Restate the whole listing exactly.

Material provided:
-- Begin --

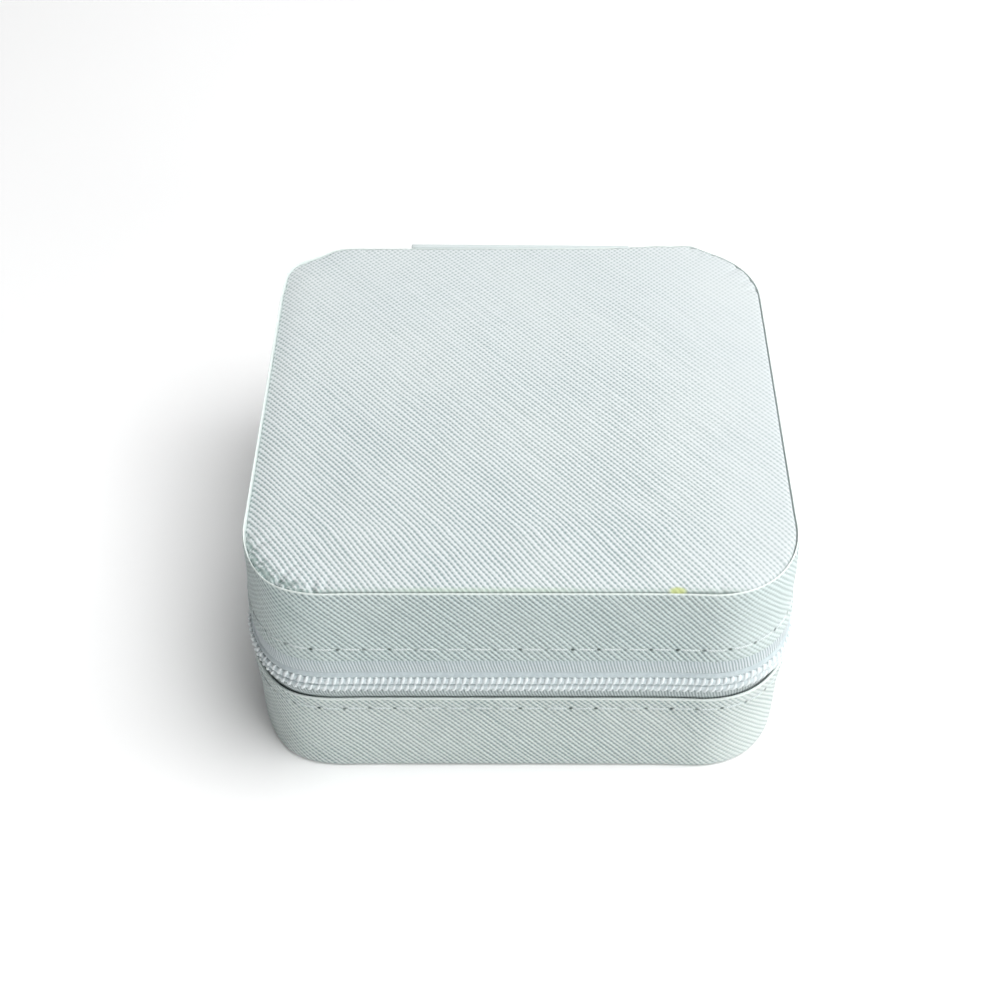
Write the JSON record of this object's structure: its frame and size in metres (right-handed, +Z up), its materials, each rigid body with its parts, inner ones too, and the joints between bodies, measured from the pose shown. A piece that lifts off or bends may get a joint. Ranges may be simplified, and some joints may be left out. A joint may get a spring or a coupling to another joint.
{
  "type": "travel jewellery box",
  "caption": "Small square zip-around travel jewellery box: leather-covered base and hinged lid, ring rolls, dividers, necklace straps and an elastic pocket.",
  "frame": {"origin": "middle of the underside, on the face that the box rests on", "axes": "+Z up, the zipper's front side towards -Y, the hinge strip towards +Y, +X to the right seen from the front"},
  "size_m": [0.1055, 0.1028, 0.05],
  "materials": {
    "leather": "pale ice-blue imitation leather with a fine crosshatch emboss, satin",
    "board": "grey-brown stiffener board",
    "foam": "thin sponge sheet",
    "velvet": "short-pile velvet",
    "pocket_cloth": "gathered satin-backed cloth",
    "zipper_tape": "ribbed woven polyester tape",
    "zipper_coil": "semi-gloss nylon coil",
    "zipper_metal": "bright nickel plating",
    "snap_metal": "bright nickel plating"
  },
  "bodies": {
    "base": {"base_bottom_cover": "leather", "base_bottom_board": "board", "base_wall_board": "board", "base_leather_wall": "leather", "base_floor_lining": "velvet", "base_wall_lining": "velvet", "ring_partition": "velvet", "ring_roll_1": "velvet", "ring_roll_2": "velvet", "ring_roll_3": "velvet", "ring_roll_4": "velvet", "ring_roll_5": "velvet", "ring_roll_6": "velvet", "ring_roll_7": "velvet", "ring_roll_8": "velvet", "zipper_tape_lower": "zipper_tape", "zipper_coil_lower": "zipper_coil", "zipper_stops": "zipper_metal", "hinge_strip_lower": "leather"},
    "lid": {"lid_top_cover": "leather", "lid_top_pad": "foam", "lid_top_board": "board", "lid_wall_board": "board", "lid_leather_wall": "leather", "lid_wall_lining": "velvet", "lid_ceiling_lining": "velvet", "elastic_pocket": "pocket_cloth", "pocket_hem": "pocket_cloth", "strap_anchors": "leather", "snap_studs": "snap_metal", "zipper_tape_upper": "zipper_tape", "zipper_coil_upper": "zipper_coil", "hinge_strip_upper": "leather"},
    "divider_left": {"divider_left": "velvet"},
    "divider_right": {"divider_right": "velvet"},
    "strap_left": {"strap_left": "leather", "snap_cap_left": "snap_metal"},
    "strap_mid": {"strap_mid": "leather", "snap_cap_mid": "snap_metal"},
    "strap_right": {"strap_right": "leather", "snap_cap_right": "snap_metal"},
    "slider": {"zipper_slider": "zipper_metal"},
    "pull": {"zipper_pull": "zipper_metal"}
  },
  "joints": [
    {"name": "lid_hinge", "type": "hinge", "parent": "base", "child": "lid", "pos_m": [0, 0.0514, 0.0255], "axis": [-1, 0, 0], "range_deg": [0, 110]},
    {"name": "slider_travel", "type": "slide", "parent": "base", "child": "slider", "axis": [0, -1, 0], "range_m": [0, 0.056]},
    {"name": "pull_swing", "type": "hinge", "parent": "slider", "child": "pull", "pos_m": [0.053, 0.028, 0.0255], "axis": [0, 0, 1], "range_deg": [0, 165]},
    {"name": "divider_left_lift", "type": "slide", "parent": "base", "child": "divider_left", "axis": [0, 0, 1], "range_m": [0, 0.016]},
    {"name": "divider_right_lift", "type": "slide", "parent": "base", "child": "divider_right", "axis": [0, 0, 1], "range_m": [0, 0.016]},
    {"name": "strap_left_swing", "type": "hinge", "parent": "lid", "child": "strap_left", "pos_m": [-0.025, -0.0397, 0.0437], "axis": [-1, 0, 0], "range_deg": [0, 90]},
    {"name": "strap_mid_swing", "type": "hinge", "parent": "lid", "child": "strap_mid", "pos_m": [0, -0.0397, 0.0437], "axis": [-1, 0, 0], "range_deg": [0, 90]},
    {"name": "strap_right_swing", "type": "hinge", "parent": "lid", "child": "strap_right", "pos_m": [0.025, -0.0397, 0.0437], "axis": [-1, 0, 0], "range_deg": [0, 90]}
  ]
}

-- End --

Correct response:
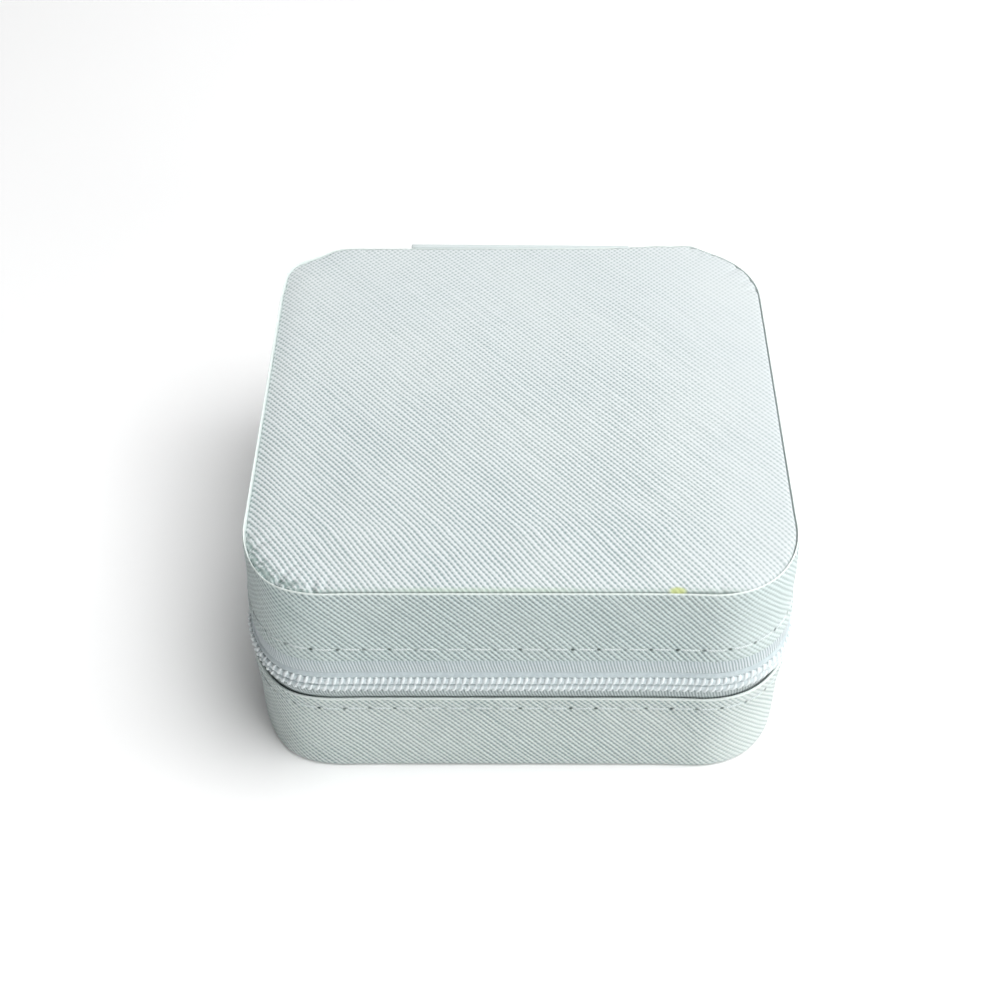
Write the JSON record of this object's structure: its frame and size in metres (right-handed, +Z up), its materials, each rigid body with its parts, inner ones too, and the joints between bodies, measured from the pose shown. A piece that lifts off or bends may get a joint. Ranges may be simplified, and some joints may be left out. A joint may get a spring or a coupling to another joint.
{
  "type": "travel jewellery box",
  "caption": "Small square zip-around travel jewellery box: leather-covered base and hinged lid, ring rolls, dividers, necklace straps and an elastic pocket.",
  "frame": {"origin": "middle of the underside, on the face that the box rests on", "axes": "+Z up, the zipper's front side towards -Y, the hinge strip towards +Y, +X to the right seen from the front"},
  "size_m": [0.1055, 0.1028, 0.05],
  "materials": {
    "leather": "pale ice-blue imitation leather with a fine crosshatch emboss, satin",
    "board": "grey-brown stiffener board",
    "foam": "thin sponge sheet",
    "velvet": "short-pile velvet",
    "pocket_cloth": "gathered satin-backed cloth",
    "zipper_tape": "ribbed woven polyester tape",
    "zipper_coil": "semi-gloss nylon coil",
    "zipper_metal": "bright nickel plating",
    "snap_metal": "bright nickel plating"
  },
  "bodies": {
    "base": {"base_bottom_cover": "leather", "base_bottom_board": "board", "base_wall_board": "board", "base_leather_wall": "leather", "base_floor_lining": "velvet", "base_wall_lining": "velvet", "ring_partition": "velvet", "ring_roll_1": "velvet", "ring_roll_2": "velvet", "ring_roll_3": "velvet", "ring_roll_4": "velvet", "ring_roll_5": "velvet", "ring_roll_6": "velvet", "ring_roll_7": "velvet", "ring_roll_8": "velvet", "zipper_tape_lower": "zipper_tape", "zipper_coil_lower": "zipper_coil", "zipper_stops": "zipper_metal", "hinge_strip_lower": "leather"},
    "lid": {"lid_top_cover": "leather", "lid_top_pad": "foam", "lid_top_board": "board", "lid_wall_board": "board", "lid_leather_wall": "leather", "lid_wall_lining": "velvet", "lid_ceiling_lining": "velvet", "elastic_pocket": "pocket_cloth", "pocket_hem": "pocket_cloth", "strap_anchors": "leather", "snap_studs": "snap_metal", "zipper_tape_upper": "zipper_tape", "zipper_coil_upper": "zipper_coil", "hinge_strip_upper": "leather"},
    "divider_left": {"divider_left": "velvet"},
    "divider_right": {"divider_right": "velvet"},
    "strap_left": {"strap_left": "leather", "snap_cap_left": "snap_metal"},
    "strap_mid": {"strap_mid": "leather", "snap_cap_mid": "snap_metal"},
    "strap_right": {"strap_right": "leather", "snap_cap_right": "snap_metal"},
    "slider": {"zipper_slider": "zipper_metal"},
    "pull": {"zipper_pull": "zipper_metal"}
  },
  "joints": [
    {"name": "lid_hinge", "type": "hinge", "parent": "base", "child": "lid", "pos_m": [0, 0.0514, 0.0255], "axis": [-1, 0, 0], "range_deg": [0, 110]},
    {"name": "slider_travel", "type": "slide", "parent": "base", "child": "slider", "axis": [0, -1, 0], "range_m": [0, 0.056]},
    {"name": "pull_swing", "type": "hinge", "parent": "slider", "child": "pull", "pos_m": [0.053, 0.028, 0.0255], "axis": [0, 0, 1], "range_deg": [0, 165]},
    {"name": "divider_left_lift", "type": "slide", "parent": "base", "child": "divider_left", "axis": [0, 0, 1], "range_m": [0, 0.016]},
    {"name": "divider_right_lift", "type": "slide", "parent": "base", "child": "divider_right", "axis": [0, 0, 1], "range_m": [0, 0.016]},
    {"name": "strap_left_swing", "type": "hinge", "parent": "lid", "child": "strap_left", "pos_m": [-0.025, -0.0397, 0.0437], "axis": [-1, 0, 0], "range_deg": [0, 90]},
    {"name": "strap_mid_swing", "type": "hinge", "parent": "lid", "child": "strap_mid", "pos_m": [0, -0.0397, 0.0437], "axis": [-1, 0, 0], "range_deg": [0, 90]},
    {"name": "strap_right_swing", "type": "hinge", "parent": "lid", "child": "strap_right", "pos_m": [0.025, -0.0397, 0.0437], "axis": [-1, 0, 0], "range_deg": [0, 90]}
  ]
}